— start DATASET EXTRACT —

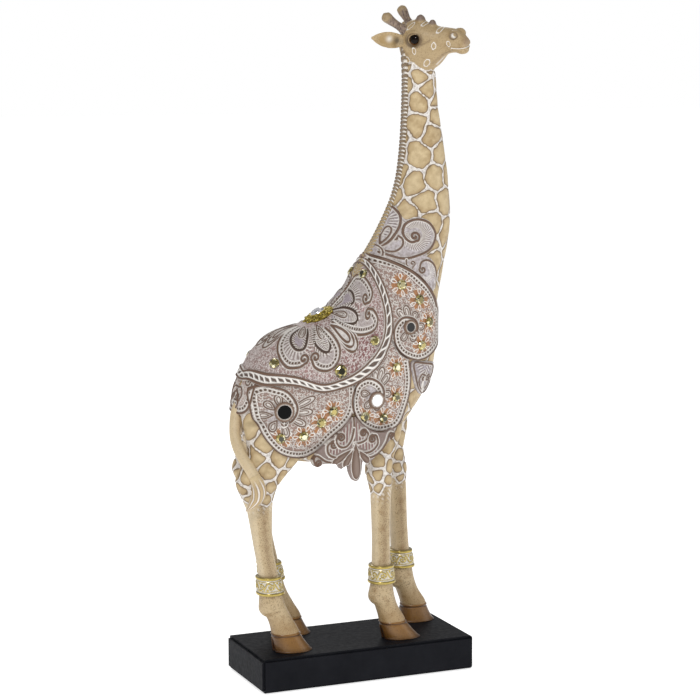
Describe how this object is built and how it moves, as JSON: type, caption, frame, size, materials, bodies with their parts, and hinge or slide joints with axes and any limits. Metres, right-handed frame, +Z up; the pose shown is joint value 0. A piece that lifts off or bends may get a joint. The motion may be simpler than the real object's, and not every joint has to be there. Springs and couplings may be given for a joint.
{
  "type": "decorative giraffe figure",
  "caption": "Standing giraffe figure with its head turned aside, in a relief saddle cloth with set stones and small mirrors, on a rectangular plinth.",
  "frame": {"origin": "middle of the bounding box at the level of the pads' undersides, where the figure stands", "axes": "+X the way the body faces, +Y the animal's left side, +Z up"},
  "size_m": [0.1891, 0.0793, 0.5117],
  "materials": {
    "plinth_paint": "charcoal black satin paint over cast resin",
    "felt": "black self-adhesive felt discs",
    "steel": "plain steel rod cast into the resin",
    "body_resin": "painted cast resin, raised tan patches with thin brown outlines and white washed grooves",
    "mane_resin": "painted cast resin, slanting notches washed with brown and white",
    "horn_resin": "grey brown painted resin with paler wear on the knobs",
    "eye_gloss": "clear gloss over dark amber paint",
    "hoof_gloss": "glossy caramel and dark brown lacquer",
    "gold_paint": "metallic gold paint on raised scrolls over a white ground",
    "cloth_resin": "painted relief: brown and cream scrolls on white, lavender, orange and rose grounds",
    "border_resin": "brown ridges with a cream twisted braid between them",
    "brooch_gold": "polished yellow gold filigree",
    "crystal": "clear faceted crystal with a foiled back",
    "panel_resin": "painted relief: brown scroll lines and beads on pale pink, white and orange grounds",
    "tassel_resin": "brown painted relief with cream edges",
    "bezel_resin": "raised brown painted rings",
    "mirror_glass": "round flat mirrors",
    "gem_glass": "champagne gold foiled faceted rhinestones"
  },
  "bodies": {
    "root": {"plinth": "plinth_paint", "foot_pads": "felt", "hoof_pins": "steel", "leg_rods": "steel", "neck_rod": "steel", "torso": "body_resin", "neck": "body_resin", "head": "body_resin", "mane": "mane_resin", "tail": "body_resin", "tail_tuft": "mane_resin", "ossicone_right": "horn_resin", "ossicone_left": "horn_resin", "ear_right": "body_resin", "ear_left": "body_resin", "eye_right": "eye_gloss", "eye_left": "eye_gloss", "foreleg_right": "body_resin", "foreleg_left": "body_resin", "hindleg_right": "body_resin", "hindleg_left": "body_resin", "hoof_fore_right": "hoof_gloss", "hoof_fore_left": "hoof_gloss", "hoof_hind_right": "hoof_gloss", "hoof_hind_left": "hoof_gloss", "anklet_fore_right": "gold_paint", "anklet_fore_left": "gold_paint", "anklet_hind_right": "gold_paint", "anklet_hind_left": "gold_paint", "saddle_cloth": "cloth_resin", "saddle_border": "border_resin", "brooch_setting": "brooch_gold", "brooch_crystal": "crystal", "rump_flap_right": "panel_resin", "rump_flap_left": "panel_resin", "haunch_panel_right": "panel_resin", "haunch_panel_left": "panel_resin", "flank_panel_right": "panel_resin", "flank_panel_left": "panel_resin", "chest_panel_right": "panel_resin", "chest_panel_left": "panel_resin", "neck_scroll_right": "panel_resin", "neck_scroll_left": "panel_resin", "belly_tassel_right": "tassel_resin", "belly_tassel_left": "tassel_resin", "chest_tassel_right": "tassel_resin", "chest_tassel_left": "tassel_resin", "mirror_bezels_right": "bezel_resin", "mirror_bezels_left": "bezel_resin", "mirrors_right": "mirror_glass", "mirrors_left": "mirror_glass", "gems_right": "gem_glass", "gems_left": "gem_glass"}
  },
  "joints": []
}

— end DATASET EXTRACT —

**TASK:** Word for word, write out all of the data above.

**FINISHED ANSWER:**
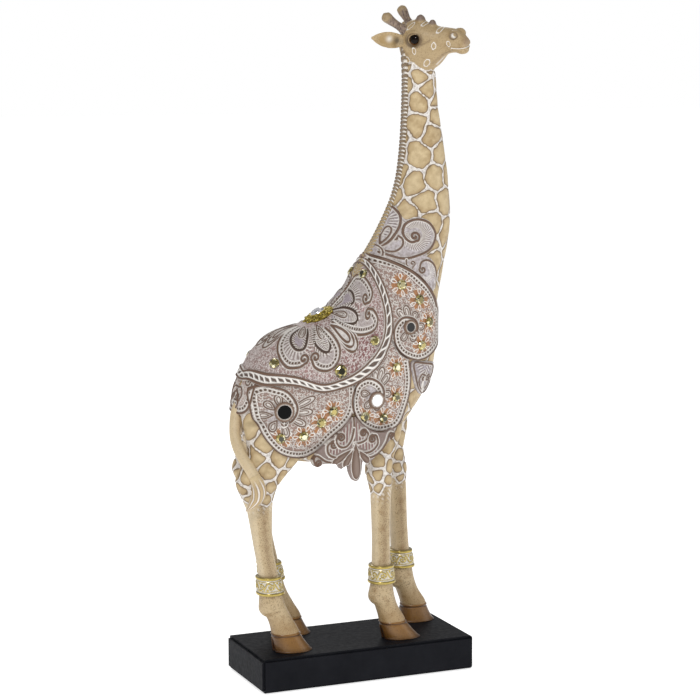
Describe how this object is built and how it moves, as JSON: type, caption, frame, size, materials, bodies with their parts, and hinge or slide joints with axes and any limits. Metres, right-handed frame, +Z up; the pose shown is joint value 0. A piece that lifts off or bends may get a joint. The motion may be simpler than the real object's, and not every joint has to be there. Springs and couplings may be given for a joint.
{
  "type": "decorative giraffe figure",
  "caption": "Standing giraffe figure with its head turned aside, in a relief saddle cloth with set stones and small mirrors, on a rectangular plinth.",
  "frame": {"origin": "middle of the bounding box at the level of the pads' undersides, where the figure stands", "axes": "+X the way the body faces, +Y the animal's left side, +Z up"},
  "size_m": [0.1891, 0.0793, 0.5117],
  "materials": {
    "plinth_paint": "charcoal black satin paint over cast resin",
    "felt": "black self-adhesive felt discs",
    "steel": "plain steel rod cast into the resin",
    "body_resin": "painted cast resin, raised tan patches with thin brown outlines and white washed grooves",
    "mane_resin": "painted cast resin, slanting notches washed with brown and white",
    "horn_resin": "grey brown painted resin with paler wear on the knobs",
    "eye_gloss": "clear gloss over dark amber paint",
    "hoof_gloss": "glossy caramel and dark brown lacquer",
    "gold_paint": "metallic gold paint on raised scrolls over a white ground",
    "cloth_resin": "painted relief: brown and cream scrolls on white, lavender, orange and rose grounds",
    "border_resin": "brown ridges with a cream twisted braid between them",
    "brooch_gold": "polished yellow gold filigree",
    "crystal": "clear faceted crystal with a foiled back",
    "panel_resin": "painted relief: brown scroll lines and beads on pale pink, white and orange grounds",
    "tassel_resin": "brown painted relief with cream edges",
    "bezel_resin": "raised brown painted rings",
    "mirror_glass": "round flat mirrors",
    "gem_glass": "champagne gold foiled faceted rhinestones"
  },
  "bodies": {
    "root": {"plinth": "plinth_paint", "foot_pads": "felt", "hoof_pins": "steel", "leg_rods": "steel", "neck_rod": "steel", "torso": "body_resin", "neck": "body_resin", "head": "body_resin", "mane": "mane_resin", "tail": "body_resin", "tail_tuft": "mane_resin", "ossicone_right": "horn_resin", "ossicone_left": "horn_resin", "ear_right": "body_resin", "ear_left": "body_resin", "eye_right": "eye_gloss", "eye_left": "eye_gloss", "foreleg_right": "body_resin", "foreleg_left": "body_resin", "hindleg_right": "body_resin", "hindleg_left": "body_resin", "hoof_fore_right": "hoof_gloss", "hoof_fore_left": "hoof_gloss", "hoof_hind_right": "hoof_gloss", "hoof_hind_left": "hoof_gloss", "anklet_fore_right": "gold_paint", "anklet_fore_left": "gold_paint", "anklet_hind_right": "gold_paint", "anklet_hind_left": "gold_paint", "saddle_cloth": "cloth_resin", "saddle_border": "border_resin", "brooch_setting": "brooch_gold", "brooch_crystal": "crystal", "rump_flap_right": "panel_resin", "rump_flap_left": "panel_resin", "haunch_panel_right": "panel_resin", "haunch_panel_left": "panel_resin", "flank_panel_right": "panel_resin", "flank_panel_left": "panel_resin", "chest_panel_right": "panel_resin", "chest_panel_left": "panel_resin", "neck_scroll_right": "panel_resin", "neck_scroll_left": "panel_resin", "belly_tassel_right": "tassel_resin", "belly_tassel_left": "tassel_resin", "chest_tassel_right": "tassel_resin", "chest_tassel_left": "tassel_resin", "mirror_bezels_right": "bezel_resin", "mirror_bezels_left": "bezel_resin", "mirrors_right": "mirror_glass", "mirrors_left": "mirror_glass", "gems_right": "gem_glass", "gems_left": "gem_glass"}
  },
  "joints": []
}